• EXERCISE DESCRIPTION:
Beginning with the line that contains "menu_board();" and ending with the line that contains "obj.matrix_world = world", reproduce each line exactly; include both and add nothing.

[Stored records]
>> begin

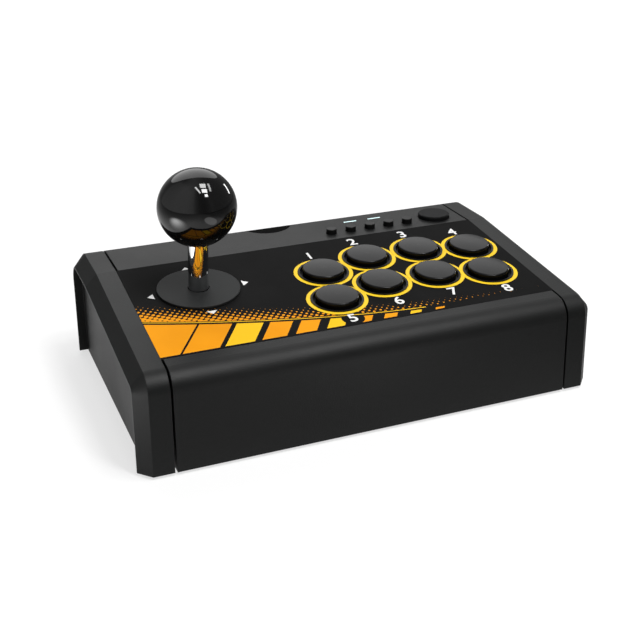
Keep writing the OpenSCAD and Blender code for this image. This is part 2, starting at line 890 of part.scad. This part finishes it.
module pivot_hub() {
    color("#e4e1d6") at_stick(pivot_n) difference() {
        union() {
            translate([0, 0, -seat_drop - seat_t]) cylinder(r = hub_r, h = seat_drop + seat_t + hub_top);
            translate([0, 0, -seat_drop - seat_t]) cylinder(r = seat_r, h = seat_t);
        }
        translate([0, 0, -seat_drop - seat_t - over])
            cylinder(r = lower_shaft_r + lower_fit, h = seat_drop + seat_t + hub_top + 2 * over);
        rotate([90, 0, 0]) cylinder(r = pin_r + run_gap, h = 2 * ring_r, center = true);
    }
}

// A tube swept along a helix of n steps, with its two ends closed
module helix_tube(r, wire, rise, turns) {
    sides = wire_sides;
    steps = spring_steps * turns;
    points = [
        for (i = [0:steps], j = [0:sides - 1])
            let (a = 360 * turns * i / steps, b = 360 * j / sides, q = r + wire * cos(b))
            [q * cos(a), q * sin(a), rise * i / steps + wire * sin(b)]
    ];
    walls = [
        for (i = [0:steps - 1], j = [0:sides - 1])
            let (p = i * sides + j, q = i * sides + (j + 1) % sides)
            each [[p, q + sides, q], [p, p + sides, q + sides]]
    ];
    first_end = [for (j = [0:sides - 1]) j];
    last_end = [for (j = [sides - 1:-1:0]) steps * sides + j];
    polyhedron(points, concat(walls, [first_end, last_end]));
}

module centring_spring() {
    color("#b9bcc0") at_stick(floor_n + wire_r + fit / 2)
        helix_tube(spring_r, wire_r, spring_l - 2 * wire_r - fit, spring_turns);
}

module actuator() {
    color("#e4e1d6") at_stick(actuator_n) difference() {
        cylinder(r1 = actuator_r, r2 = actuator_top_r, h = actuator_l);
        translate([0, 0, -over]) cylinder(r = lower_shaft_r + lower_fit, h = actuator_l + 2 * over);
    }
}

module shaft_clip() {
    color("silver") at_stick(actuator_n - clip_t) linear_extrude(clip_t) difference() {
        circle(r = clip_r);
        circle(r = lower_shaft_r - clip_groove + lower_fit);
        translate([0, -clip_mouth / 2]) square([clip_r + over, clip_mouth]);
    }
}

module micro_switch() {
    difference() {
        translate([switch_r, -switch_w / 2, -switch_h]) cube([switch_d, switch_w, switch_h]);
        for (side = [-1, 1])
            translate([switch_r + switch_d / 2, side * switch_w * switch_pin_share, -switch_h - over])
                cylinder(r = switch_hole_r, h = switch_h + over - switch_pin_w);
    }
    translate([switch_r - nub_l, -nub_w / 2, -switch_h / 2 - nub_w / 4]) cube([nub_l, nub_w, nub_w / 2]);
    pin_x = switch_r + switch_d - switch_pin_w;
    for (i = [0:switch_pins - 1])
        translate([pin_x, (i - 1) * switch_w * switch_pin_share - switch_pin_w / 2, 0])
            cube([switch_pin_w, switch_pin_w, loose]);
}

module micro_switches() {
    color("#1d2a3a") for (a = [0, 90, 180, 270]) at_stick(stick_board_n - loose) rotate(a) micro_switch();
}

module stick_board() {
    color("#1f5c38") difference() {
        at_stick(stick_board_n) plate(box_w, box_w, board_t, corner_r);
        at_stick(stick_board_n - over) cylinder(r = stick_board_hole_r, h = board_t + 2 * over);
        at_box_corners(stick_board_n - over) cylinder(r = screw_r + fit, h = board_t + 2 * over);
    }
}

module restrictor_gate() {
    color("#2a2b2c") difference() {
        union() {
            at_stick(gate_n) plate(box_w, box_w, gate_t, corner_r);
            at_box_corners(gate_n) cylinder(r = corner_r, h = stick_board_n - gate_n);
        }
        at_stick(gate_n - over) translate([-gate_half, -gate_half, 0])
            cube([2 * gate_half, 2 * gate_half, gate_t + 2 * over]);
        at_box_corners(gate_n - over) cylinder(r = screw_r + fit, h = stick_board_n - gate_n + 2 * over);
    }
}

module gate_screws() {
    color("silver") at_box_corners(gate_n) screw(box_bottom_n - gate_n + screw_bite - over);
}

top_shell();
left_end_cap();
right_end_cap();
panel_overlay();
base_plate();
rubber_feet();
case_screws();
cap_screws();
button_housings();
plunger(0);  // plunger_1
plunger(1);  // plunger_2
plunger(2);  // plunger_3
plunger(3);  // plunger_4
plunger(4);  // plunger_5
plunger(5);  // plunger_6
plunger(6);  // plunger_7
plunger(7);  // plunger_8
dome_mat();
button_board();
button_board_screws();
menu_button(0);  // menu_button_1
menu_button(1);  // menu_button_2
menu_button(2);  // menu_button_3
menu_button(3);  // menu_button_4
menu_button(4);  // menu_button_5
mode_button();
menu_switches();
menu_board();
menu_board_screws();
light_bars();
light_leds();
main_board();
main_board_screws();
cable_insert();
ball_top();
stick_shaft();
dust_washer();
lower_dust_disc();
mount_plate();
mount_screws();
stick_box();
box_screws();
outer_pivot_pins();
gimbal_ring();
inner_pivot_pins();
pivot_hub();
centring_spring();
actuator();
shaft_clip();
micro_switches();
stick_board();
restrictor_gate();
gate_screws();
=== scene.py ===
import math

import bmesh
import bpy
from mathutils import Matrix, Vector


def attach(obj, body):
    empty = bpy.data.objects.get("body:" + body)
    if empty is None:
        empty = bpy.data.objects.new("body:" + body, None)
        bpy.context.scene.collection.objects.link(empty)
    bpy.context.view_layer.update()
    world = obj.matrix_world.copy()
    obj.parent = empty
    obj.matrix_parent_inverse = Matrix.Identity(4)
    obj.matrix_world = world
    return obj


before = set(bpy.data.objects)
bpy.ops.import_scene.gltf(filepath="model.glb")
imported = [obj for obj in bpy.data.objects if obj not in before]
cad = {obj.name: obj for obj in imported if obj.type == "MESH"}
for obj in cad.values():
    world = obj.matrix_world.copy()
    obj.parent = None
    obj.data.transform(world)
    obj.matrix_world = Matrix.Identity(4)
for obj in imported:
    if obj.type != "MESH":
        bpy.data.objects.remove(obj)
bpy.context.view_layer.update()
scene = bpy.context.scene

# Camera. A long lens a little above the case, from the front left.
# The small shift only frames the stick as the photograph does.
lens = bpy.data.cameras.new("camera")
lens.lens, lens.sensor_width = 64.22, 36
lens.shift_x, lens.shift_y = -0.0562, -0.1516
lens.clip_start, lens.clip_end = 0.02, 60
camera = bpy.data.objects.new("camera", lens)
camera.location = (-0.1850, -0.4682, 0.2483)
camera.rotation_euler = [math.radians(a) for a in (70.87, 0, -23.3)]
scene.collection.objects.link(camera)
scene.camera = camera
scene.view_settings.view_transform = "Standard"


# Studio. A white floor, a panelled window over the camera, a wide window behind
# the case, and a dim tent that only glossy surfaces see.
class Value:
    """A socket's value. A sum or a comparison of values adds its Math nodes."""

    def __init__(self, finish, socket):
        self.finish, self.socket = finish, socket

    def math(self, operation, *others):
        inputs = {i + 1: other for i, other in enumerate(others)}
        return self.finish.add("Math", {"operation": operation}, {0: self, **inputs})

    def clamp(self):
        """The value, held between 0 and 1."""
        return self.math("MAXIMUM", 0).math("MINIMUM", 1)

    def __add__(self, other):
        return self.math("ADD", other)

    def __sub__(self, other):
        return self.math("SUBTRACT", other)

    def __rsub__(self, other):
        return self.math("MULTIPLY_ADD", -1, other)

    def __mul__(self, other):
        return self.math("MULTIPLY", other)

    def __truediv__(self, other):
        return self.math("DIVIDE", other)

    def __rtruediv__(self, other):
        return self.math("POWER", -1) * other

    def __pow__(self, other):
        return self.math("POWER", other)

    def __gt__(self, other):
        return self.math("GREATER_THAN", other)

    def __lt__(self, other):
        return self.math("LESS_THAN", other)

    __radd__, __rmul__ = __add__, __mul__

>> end
>> begin

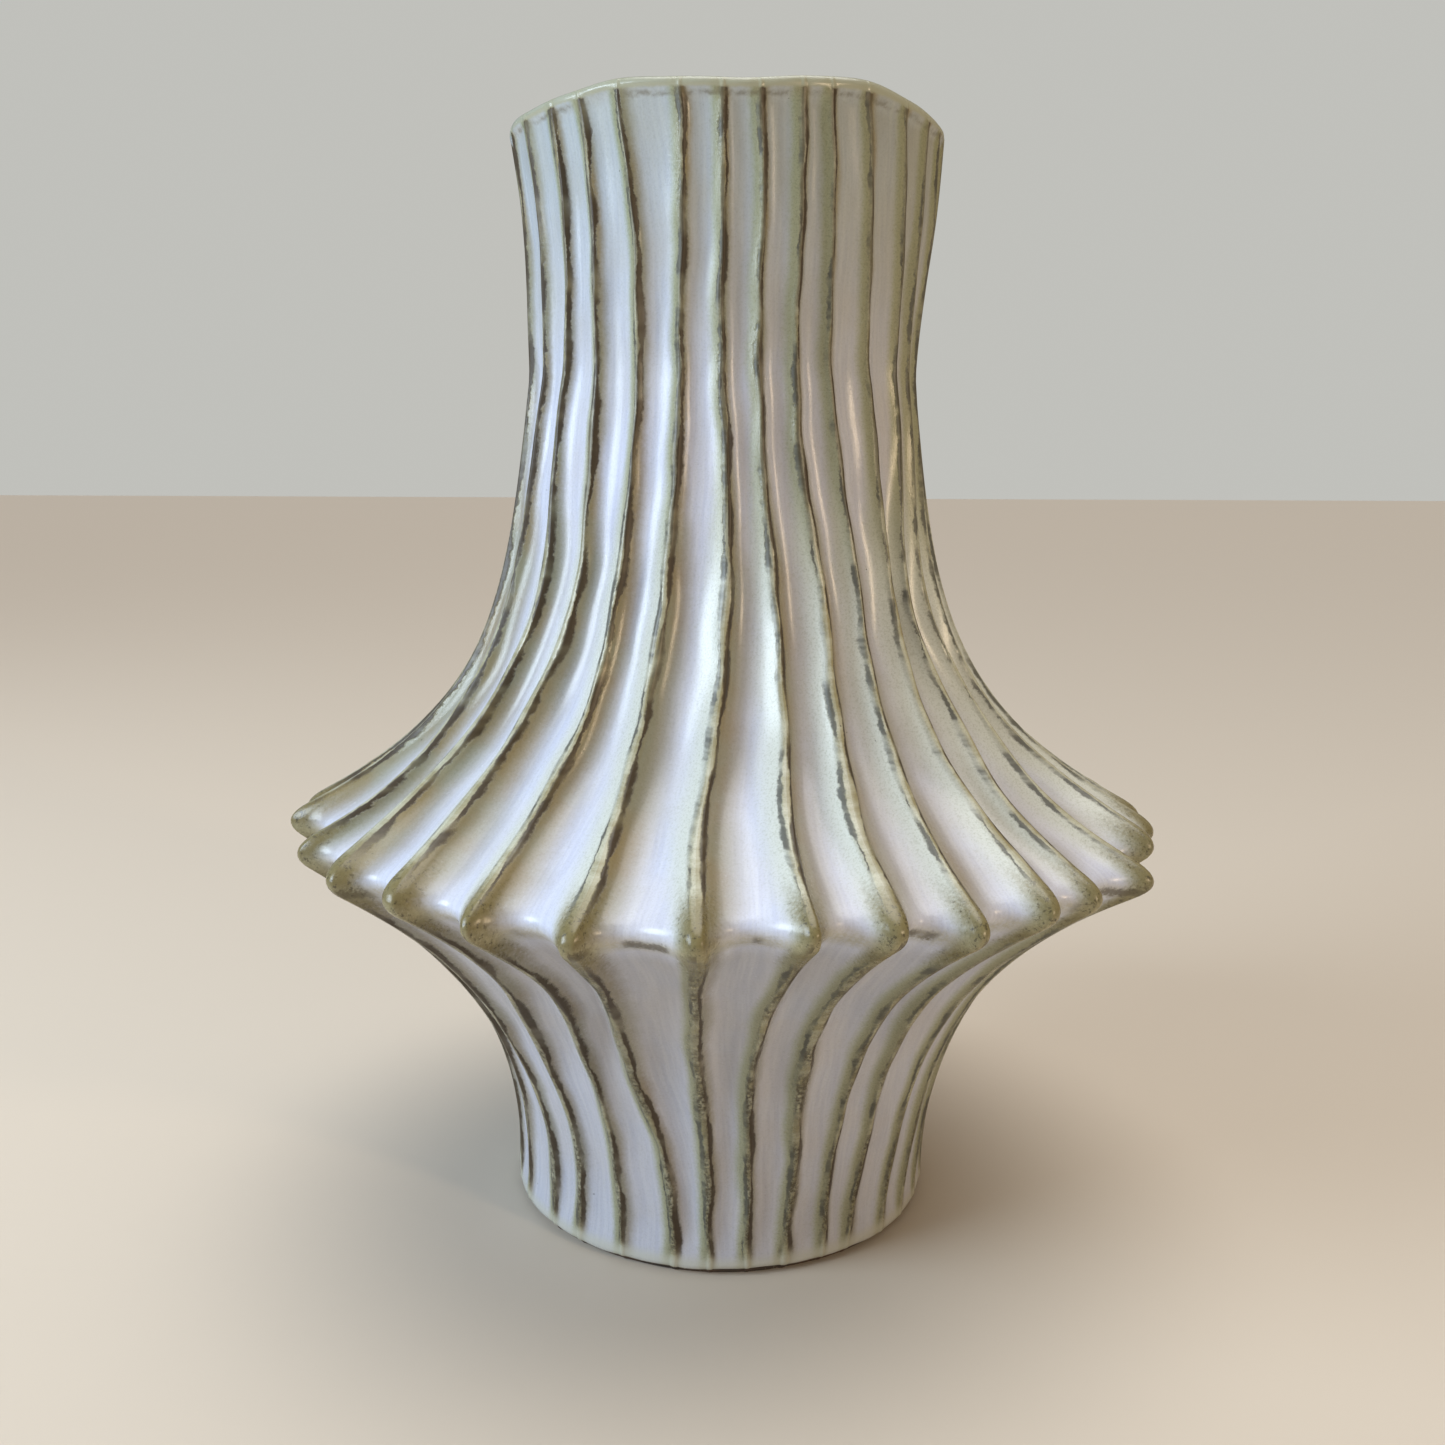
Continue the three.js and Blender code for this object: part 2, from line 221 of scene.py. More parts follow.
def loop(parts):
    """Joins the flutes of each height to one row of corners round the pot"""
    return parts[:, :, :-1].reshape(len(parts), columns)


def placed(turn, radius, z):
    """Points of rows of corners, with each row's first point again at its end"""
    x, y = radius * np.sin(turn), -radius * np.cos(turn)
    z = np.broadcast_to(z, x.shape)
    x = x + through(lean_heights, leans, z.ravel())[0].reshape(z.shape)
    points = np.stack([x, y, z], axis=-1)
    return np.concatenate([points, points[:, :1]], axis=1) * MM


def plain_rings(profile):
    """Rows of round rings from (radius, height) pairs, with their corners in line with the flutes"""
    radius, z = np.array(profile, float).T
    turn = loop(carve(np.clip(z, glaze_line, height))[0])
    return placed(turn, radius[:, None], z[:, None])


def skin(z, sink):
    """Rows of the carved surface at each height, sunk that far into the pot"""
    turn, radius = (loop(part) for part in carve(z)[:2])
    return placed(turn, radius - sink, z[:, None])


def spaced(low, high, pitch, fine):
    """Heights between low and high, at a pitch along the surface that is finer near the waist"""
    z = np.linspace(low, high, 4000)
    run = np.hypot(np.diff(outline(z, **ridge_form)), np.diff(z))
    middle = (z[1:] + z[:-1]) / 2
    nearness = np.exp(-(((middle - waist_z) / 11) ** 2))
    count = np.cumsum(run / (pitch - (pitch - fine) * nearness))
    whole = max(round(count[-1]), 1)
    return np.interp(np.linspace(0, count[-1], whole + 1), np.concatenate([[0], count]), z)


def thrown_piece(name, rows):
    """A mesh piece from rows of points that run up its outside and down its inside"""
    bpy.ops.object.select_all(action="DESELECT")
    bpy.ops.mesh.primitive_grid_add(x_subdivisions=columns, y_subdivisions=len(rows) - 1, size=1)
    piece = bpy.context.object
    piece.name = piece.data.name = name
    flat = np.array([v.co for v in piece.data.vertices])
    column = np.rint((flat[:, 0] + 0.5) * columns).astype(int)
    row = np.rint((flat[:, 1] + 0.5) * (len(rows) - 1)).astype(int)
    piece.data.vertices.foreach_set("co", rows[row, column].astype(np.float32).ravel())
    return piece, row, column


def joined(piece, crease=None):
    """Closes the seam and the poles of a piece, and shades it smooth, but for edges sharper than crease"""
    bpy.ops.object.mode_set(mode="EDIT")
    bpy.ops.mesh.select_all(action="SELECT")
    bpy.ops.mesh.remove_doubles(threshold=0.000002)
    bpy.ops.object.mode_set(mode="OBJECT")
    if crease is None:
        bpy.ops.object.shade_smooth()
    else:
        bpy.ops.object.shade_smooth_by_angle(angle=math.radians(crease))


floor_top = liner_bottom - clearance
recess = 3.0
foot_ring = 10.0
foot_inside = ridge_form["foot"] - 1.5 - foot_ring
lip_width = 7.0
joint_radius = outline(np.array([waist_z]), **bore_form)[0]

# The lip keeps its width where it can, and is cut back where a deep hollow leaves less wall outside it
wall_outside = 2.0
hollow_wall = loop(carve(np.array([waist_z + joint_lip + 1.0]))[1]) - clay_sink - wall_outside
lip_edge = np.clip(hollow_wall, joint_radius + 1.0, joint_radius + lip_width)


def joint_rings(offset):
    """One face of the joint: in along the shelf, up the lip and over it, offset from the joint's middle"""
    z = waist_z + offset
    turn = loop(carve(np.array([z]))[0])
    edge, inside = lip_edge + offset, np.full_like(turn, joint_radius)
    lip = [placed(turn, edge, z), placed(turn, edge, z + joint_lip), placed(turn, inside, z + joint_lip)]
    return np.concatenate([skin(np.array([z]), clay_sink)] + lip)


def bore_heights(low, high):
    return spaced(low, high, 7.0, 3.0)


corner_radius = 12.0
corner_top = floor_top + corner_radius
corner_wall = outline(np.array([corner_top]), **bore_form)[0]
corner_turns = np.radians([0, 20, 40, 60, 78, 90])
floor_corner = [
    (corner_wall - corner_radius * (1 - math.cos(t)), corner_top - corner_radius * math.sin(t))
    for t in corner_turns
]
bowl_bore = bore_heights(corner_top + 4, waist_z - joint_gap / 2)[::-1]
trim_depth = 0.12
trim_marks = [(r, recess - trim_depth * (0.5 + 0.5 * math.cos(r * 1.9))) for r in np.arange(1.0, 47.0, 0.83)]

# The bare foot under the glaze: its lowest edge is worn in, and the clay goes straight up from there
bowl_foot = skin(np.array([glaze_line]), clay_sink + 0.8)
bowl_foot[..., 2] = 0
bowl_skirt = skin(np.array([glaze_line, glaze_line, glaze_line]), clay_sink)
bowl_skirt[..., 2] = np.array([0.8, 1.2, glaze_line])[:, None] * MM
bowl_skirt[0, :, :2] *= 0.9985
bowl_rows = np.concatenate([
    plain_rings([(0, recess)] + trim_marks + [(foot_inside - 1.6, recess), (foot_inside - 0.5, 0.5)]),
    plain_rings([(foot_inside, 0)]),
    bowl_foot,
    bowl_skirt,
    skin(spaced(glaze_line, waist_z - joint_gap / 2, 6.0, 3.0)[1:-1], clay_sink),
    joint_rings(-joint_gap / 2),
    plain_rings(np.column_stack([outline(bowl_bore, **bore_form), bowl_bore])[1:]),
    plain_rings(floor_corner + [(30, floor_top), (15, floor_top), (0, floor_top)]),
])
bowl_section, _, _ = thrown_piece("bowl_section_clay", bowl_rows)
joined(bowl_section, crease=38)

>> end
>> begin

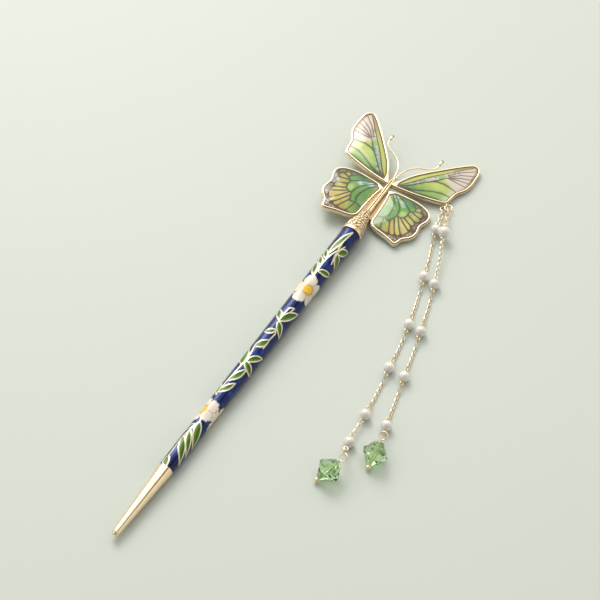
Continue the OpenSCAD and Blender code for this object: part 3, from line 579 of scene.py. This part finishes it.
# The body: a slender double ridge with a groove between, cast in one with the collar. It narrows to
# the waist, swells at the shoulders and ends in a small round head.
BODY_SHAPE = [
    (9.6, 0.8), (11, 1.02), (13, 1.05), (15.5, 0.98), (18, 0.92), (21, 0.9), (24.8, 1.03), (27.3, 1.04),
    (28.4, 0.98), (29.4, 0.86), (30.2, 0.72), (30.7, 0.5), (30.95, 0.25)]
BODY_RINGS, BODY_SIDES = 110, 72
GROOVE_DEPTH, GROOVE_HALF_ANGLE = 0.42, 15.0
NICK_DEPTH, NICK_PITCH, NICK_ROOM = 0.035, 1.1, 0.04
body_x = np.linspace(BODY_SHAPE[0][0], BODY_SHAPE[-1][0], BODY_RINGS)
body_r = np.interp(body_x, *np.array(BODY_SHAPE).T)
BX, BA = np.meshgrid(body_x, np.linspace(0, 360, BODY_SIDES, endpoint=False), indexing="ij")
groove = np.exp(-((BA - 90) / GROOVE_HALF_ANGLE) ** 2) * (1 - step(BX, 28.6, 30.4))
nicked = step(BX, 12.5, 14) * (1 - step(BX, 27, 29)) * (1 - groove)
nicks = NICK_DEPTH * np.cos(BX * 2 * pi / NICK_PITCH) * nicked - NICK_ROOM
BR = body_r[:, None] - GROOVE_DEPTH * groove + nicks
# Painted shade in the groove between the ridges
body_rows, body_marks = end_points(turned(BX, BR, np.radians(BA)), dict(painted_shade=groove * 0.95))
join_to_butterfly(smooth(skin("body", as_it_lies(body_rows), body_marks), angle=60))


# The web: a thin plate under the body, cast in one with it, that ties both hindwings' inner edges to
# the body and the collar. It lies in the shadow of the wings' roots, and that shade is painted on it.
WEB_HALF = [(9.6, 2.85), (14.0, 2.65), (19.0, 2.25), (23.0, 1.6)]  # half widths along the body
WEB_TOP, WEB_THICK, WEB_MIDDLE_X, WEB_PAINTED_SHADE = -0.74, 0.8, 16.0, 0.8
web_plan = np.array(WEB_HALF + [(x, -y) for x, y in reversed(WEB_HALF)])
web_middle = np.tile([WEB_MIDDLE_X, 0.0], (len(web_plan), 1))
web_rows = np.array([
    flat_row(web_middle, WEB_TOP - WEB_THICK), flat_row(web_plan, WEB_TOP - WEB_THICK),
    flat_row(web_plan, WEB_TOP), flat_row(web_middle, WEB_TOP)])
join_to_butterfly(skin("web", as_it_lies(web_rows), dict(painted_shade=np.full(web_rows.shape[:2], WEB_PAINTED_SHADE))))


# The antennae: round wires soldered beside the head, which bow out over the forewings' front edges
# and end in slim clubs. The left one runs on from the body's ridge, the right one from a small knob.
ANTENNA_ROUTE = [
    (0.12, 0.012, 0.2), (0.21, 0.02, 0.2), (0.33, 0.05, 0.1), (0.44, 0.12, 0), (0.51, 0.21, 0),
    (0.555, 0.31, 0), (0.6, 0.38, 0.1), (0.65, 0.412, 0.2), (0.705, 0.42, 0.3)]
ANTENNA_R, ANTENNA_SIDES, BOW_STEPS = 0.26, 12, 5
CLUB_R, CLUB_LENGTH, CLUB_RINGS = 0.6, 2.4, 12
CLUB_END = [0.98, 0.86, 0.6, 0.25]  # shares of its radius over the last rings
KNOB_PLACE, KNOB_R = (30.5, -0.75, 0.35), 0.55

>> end

• FINISHED ANSWER:
menu_board();
menu_board_screws();
light_bars();
light_leds();
main_board();
main_board_screws();
cable_insert();
ball_top();
stick_shaft();
dust_washer();
lower_dust_disc();
mount_plate();
mount_screws();
stick_box();
box_screws();
outer_pivot_pins();
gimbal_ring();
inner_pivot_pins();
pivot_hub();
centring_spring();
actuator();
shaft_clip();
micro_switches();
stick_board();
restrictor_gate();
gate_screws();
=== scene.py ===
import math

import bmesh
import bpy
from mathutils import Matrix, Vector


def attach(obj, body):
    empty = bpy.data.objects.get("body:" + body)
    if empty is None:
        empty = bpy.data.objects.new("body:" + body, None)
        bpy.context.scene.collection.objects.link(empty)
    bpy.context.view_layer.update()
    world = obj.matrix_world.copy()
    obj.parent = empty
    obj.matrix_parent_inverse = Matrix.Identity(4)
    obj.matrix_world = world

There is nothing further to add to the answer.